_WHAT IS BEING ASKED:_
The data below is to be returned in full and exactly.

--- Start STORED DATA ---

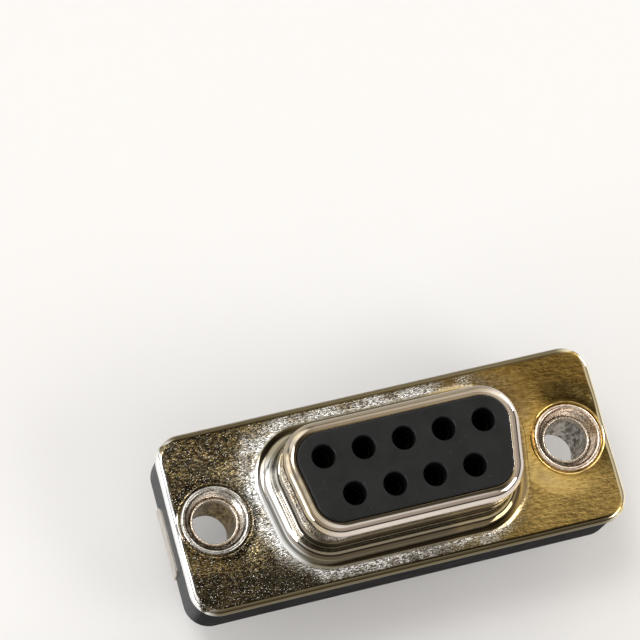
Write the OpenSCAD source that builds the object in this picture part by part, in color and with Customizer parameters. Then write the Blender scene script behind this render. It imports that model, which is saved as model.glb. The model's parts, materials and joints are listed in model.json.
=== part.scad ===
// Nine-way D-sub socket connector, straight, with solder tails for a circuit board.
// Z = 0 is the front face of the flange, +Z points the way the mating plug leaves,
// X runs along the flange, and the row of five contacts is on the +Y side.

/* [Flange] */
// Distance from a mounting hole's axis to the flange's end
flange_end = 2.91; // [2.8:0.01:3.1]
// Width of the metal flange
flange_width = 12.55; // [12.4:0.01:12.8]
// Corner radius of the flange
flange_corner_r = 1.9; // [1.4:0.1:2.4]
// Thickness of the sheet that the front shell is drawn from
sheet = 0.45; // [0.38:0.01:0.5]
// Rounding of the flange's front edge
flange_edge_r = 0.3; // [0.1:0.05:0.35]
// Distance from the nose's end to the axis of the mounting hole beside it
hole_offset = 4.33; // [4.3:0.01:4.5]

/* [D-shaped nose] */
// Distance from the outermost contact's axis to the nose's end
nose_end = 2.625; // [2.56:0.005:2.66]
// Distance from a row of contacts to the nose's long side
nose_side = 2.53; // [2.48:0.01:2.58]
// Height of the nose's metal rim over the flange
nose_height = 5.65; // [5.4:0.05:6]
// Radius of the nose's four upright corners
nose_corner_r = 2.6; // [2.4:0.05:2.8]
// Slope of the nose's two ends, in degrees
nose_slope = 10; // [9:0.5:11]
// Radius over which the rim turns inwards
rim_r = 0.75; // [0.6:0.05:0.9]
// Flat lip of the rim that lies over the insulator
rim_lip = 0.08; // [0.02:0.02:0.2]
// Radius of the hollow at the foot of the nose
foot_r = 0.9; // [0.6:0.05:1.1]
// Height of the low step round the foot
step_height = 0.15; // [0.08:0.01:0.25]
// Bending radius of that step
step_r = 0.6; // [0.5:0.05:0.8]

/* [Eyelets] */
// Radius of the through-bore of an eyelet
bore_r = 1.55; // [1.5:0.05:1.65]
// Wall of an eyelet
eyelet_wall = 0.35; // [0.25:0.05:0.4]
// Outer radius of an eyelet's rolled rim
eyelet_rim_r = 2.36; // [2.25:0.01:2.5]
// Depth of the dimple coined into the flange for the rim
dimple_depth = 0.25; // [0.2:0.01:0.3]
// Rounding of the dimple's upper edge
dimple_r = 0.18; // [0.1:0.01:0.19]
// Height of the rolled rim over the dimple's floor
eyelet_rim_height = 0.3; // [0.25:0.01:0.45]
// Depth of the funnel from the rim to the bore
funnel_depth = 0.6; // [0.4:0.05:0.9]

/* [Contacts] */
// Distance between neighbours in a row
pitch = 2.77; // [2.74:0.01:2.8]
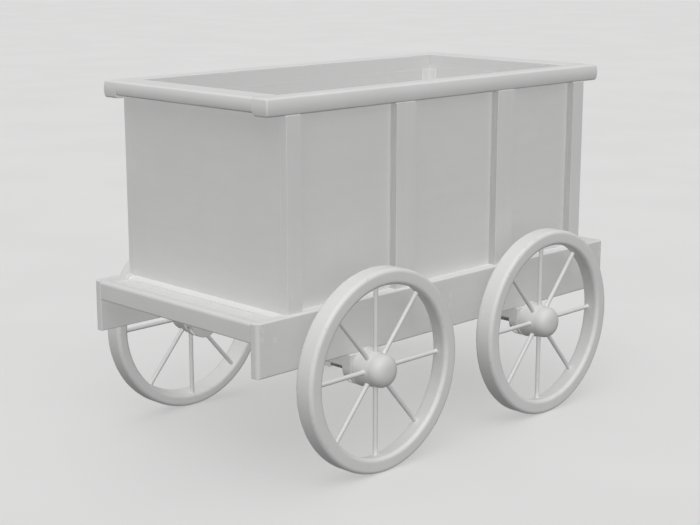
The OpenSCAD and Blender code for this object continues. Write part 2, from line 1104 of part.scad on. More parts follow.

--- End STORED DATA ---

_THE RESPONSE:_
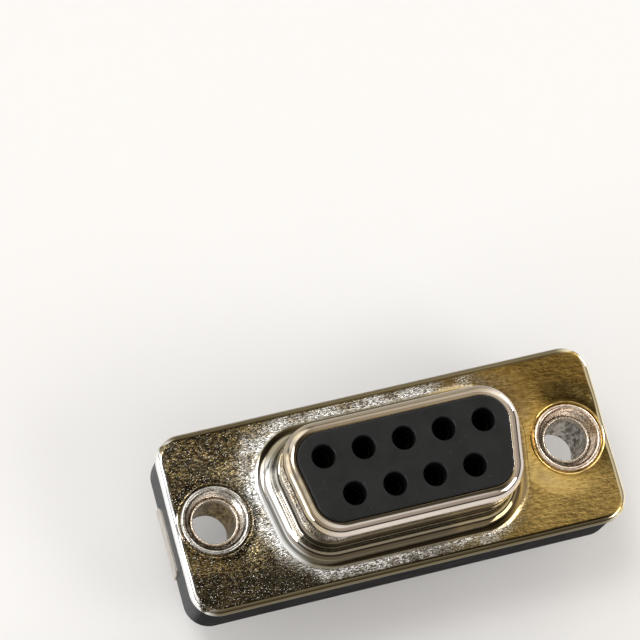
Write the OpenSCAD source that builds the object in this picture part by part, in color and with Customizer parameters. Then write the Blender scene script behind this render. It imports that model, which is saved as model.glb. The model's parts, materials and joints are listed in model.json.
=== part.scad ===
// Nine-way D-sub socket connector, straight, with solder tails for a circuit board.
// Z = 0 is the front face of the flange, +Z points the way the mating plug leaves,
// X runs along the flange, and the row of five contacts is on the +Y side.

/* [Flange] */
// Distance from a mounting hole's axis to the flange's end
flange_end = 2.91; // [2.8:0.01:3.1]
// Width of the metal flange
flange_width = 12.55; // [12.4:0.01:12.8]
// Corner radius of the flange
flange_corner_r = 1.9; // [1.4:0.1:2.4]
// Thickness of the sheet that the front shell is drawn from
sheet = 0.45; // [0.38:0.01:0.5]
// Rounding of the flange's front edge
flange_edge_r = 0.3; // [0.1:0.05:0.35]
// Distance from the nose's end to the axis of the mounting hole beside it
hole_offset = 4.33; // [4.3:0.01:4.5]

/* [D-shaped nose] */
// Distance from the outermost contact's axis to the nose's end
nose_end = 2.625; // [2.56:0.005:2.66]
// Distance from a row of contacts to the nose's long side
nose_side = 2.53; // [2.48:0.01:2.58]
// Height of the nose's metal rim over the flange
nose_height = 5.65; // [5.4:0.05:6]
// Radius of the nose's four upright corners
nose_corner_r = 2.6; // [2.4:0.05:2.8]
// Slope of the nose's two ends, in degrees
nose_slope = 10; // [9:0.5:11]
// Radius over which the rim turns inwards
rim_r = 0.75; // [0.6:0.05:0.9]
// Flat lip of the rim that lies over the insulator
rim_lip = 0.08; // [0.02:0.02:0.2]
// Radius of the hollow at the foot of the nose
foot_r = 0.9; // [0.6:0.05:1.1]
// Height of the low step round the foot
step_height = 0.15; // [0.08:0.01:0.25]
// Bending radius of that step
step_r = 0.6; // [0.5:0.05:0.8]

/* [Eyelets] */
// Radius of the through-bore of an eyelet
bore_r = 1.55; // [1.5:0.05:1.65]
// Wall of an eyelet
eyelet_wall = 0.35; // [0.25:0.05:0.4]
// Outer radius of an eyelet's rolled rim
eyelet_rim_r = 2.36; // [2.25:0.01:2.5]
// Depth of the dimple coined into the flange for the rim
dimple_depth = 0.25; // [0.2:0.01:0.3]
// Rounding of the dimple's upper edge
dimple_r = 0.18; // [0.1:0.01:0.19]
// Height of the rolled rim over the dimple's floor
eyelet_rim_height = 0.3; // [0.25:0.01:0.45]
// Depth of the funnel from the rim to the bore
funnel_depth = 0.6; // [0.4:0.05:0.9]

/* [Contacts] */
// Distance between neighbours in a row
pitch = 2.77; // [2.74:0.01:2.8]
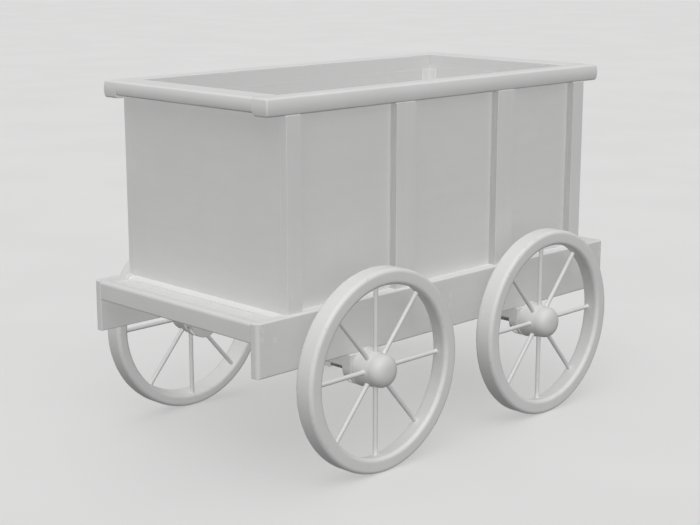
The OpenSCAD and Blender code for this object continues. Write part 2, from line 1104 of part.scad on. More parts follow.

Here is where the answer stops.